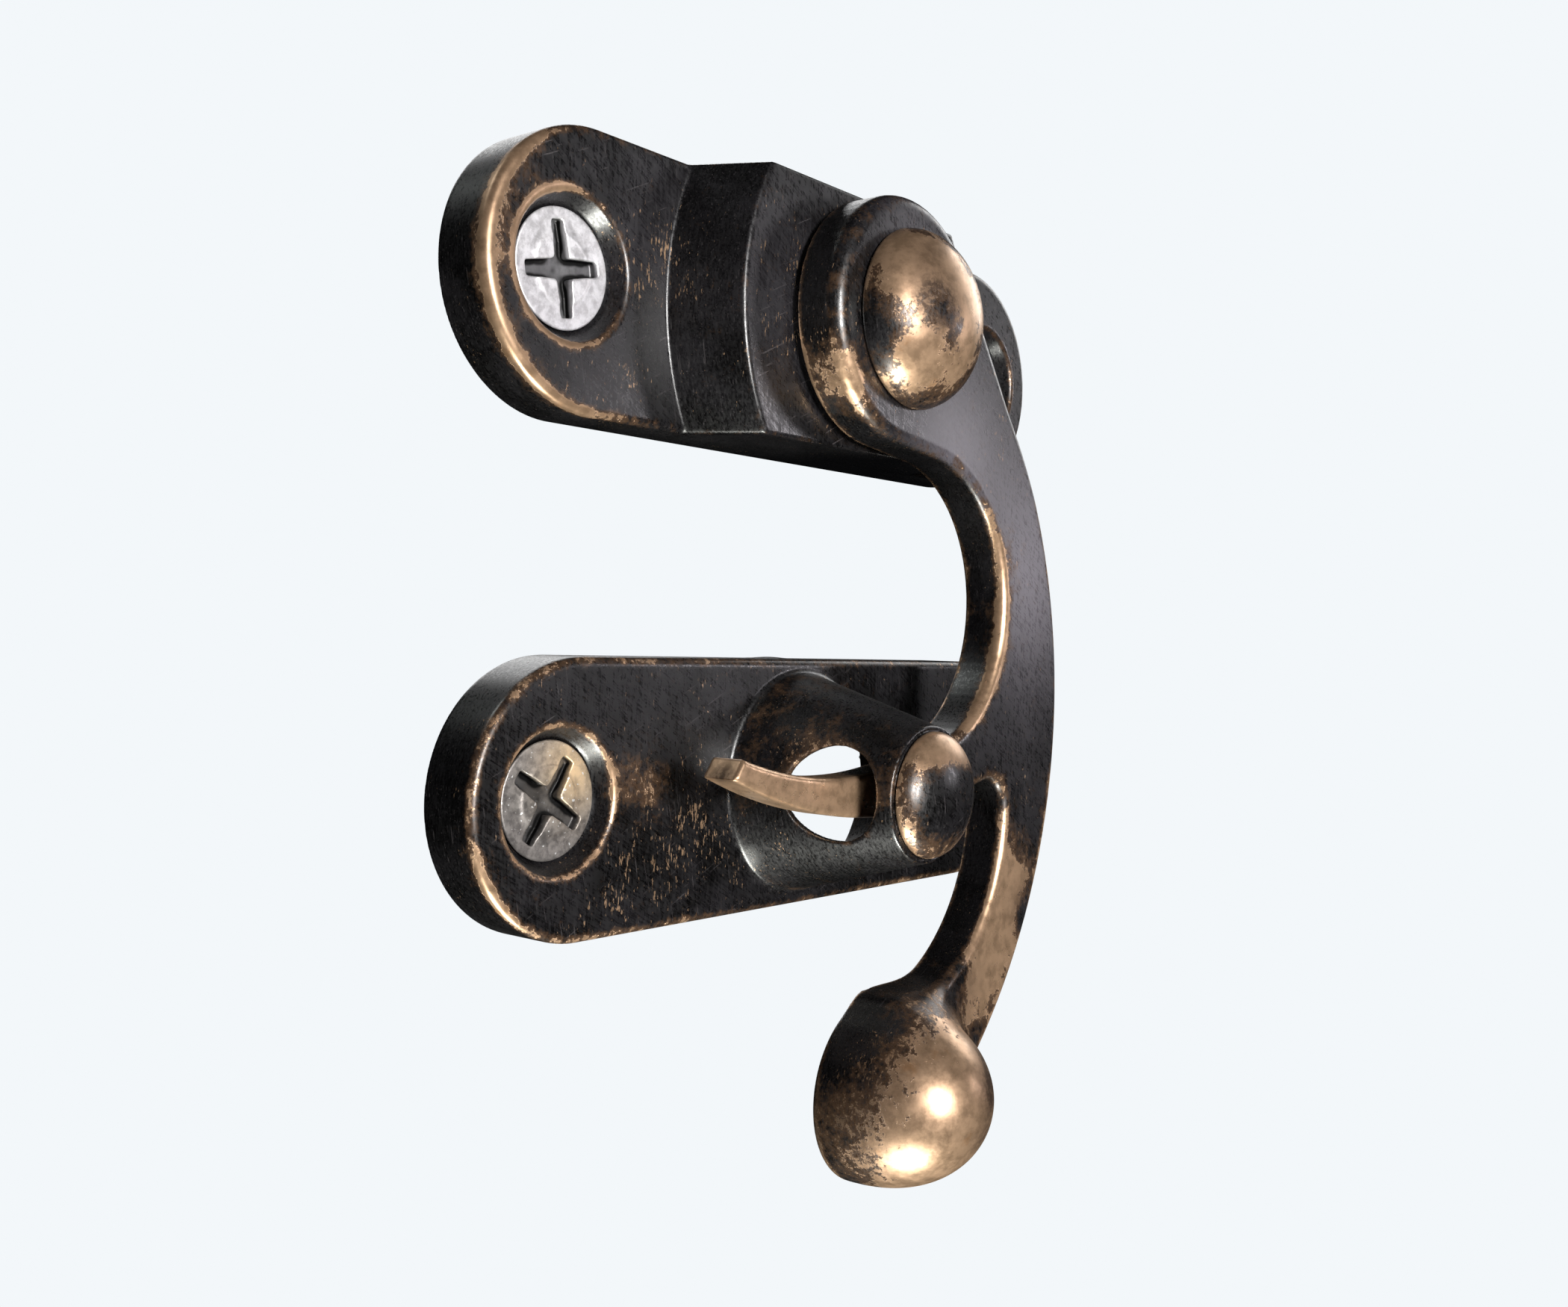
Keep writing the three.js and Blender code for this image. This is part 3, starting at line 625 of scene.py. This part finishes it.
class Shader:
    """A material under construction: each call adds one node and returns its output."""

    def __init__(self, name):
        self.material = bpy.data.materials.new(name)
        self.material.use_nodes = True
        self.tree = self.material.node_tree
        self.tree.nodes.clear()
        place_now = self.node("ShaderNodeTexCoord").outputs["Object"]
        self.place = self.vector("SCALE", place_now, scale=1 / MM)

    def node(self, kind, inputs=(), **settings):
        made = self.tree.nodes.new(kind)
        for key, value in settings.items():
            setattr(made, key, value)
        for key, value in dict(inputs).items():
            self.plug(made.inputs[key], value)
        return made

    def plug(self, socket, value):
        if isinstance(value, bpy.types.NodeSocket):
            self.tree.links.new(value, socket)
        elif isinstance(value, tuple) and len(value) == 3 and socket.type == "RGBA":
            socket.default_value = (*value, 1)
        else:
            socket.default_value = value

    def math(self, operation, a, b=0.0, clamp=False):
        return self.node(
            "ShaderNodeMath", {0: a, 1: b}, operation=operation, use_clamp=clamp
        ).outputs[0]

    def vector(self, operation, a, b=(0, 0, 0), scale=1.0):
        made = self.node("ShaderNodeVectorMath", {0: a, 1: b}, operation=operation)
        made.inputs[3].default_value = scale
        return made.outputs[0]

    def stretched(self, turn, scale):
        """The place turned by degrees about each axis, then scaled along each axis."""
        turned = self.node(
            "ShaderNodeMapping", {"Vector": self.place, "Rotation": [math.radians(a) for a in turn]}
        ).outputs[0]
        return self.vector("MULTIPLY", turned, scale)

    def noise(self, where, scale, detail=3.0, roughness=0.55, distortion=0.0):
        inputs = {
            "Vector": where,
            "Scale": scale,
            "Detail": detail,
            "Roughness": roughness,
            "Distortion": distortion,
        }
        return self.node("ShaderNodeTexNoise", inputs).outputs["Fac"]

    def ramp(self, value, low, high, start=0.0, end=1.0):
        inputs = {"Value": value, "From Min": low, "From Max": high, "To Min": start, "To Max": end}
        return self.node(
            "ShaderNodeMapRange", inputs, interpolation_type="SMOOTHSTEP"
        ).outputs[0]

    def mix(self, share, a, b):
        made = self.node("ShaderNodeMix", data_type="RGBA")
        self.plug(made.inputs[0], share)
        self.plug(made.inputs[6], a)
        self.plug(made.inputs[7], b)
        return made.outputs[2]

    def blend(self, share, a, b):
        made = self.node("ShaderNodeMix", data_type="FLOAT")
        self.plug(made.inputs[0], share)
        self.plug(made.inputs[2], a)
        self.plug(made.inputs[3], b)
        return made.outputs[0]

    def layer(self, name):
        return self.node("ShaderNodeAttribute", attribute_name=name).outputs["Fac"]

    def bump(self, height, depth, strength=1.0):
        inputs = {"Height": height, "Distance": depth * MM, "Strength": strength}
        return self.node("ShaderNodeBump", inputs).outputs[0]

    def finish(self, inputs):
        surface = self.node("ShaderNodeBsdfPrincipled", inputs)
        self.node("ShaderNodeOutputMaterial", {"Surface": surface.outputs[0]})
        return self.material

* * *

== Problem ==
The lines from the top of the data above down to the line containing "scale=1 / MM)" are to be copied exactly; no other line should appear.

== Output for this exercise ==
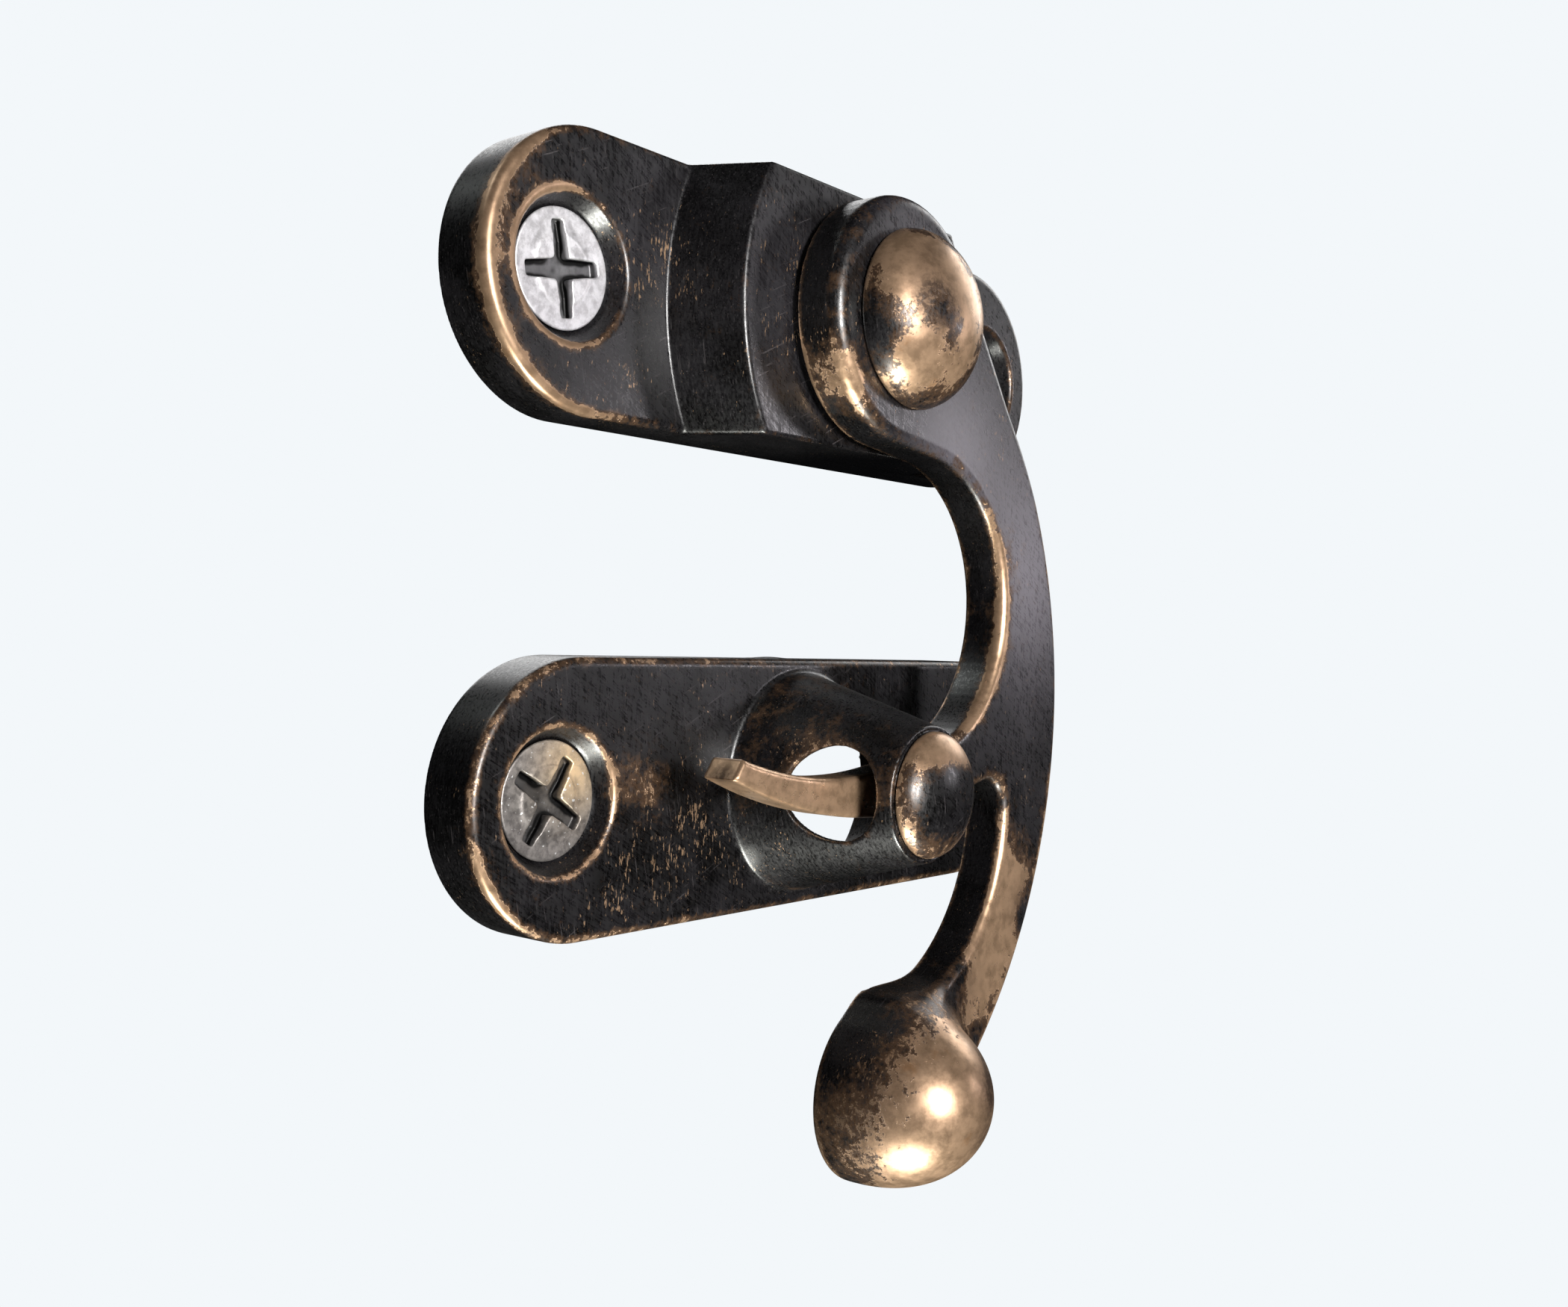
Keep writing the three.js and Blender code for this image. This is part 3, starting at line 625 of scene.py. This part finishes it.
class Shader:
    """A material under construction: each call adds one node and returns its output."""

    def __init__(self, name):
        self.material = bpy.data.materials.new(name)
        self.material.use_nodes = True
        self.tree = self.material.node_tree
        self.tree.nodes.clear()
        place_now = self.node("ShaderNodeTexCoord").outputs["Object"]
        self.place = self.vector("SCALE", place_now, scale=1 / MM)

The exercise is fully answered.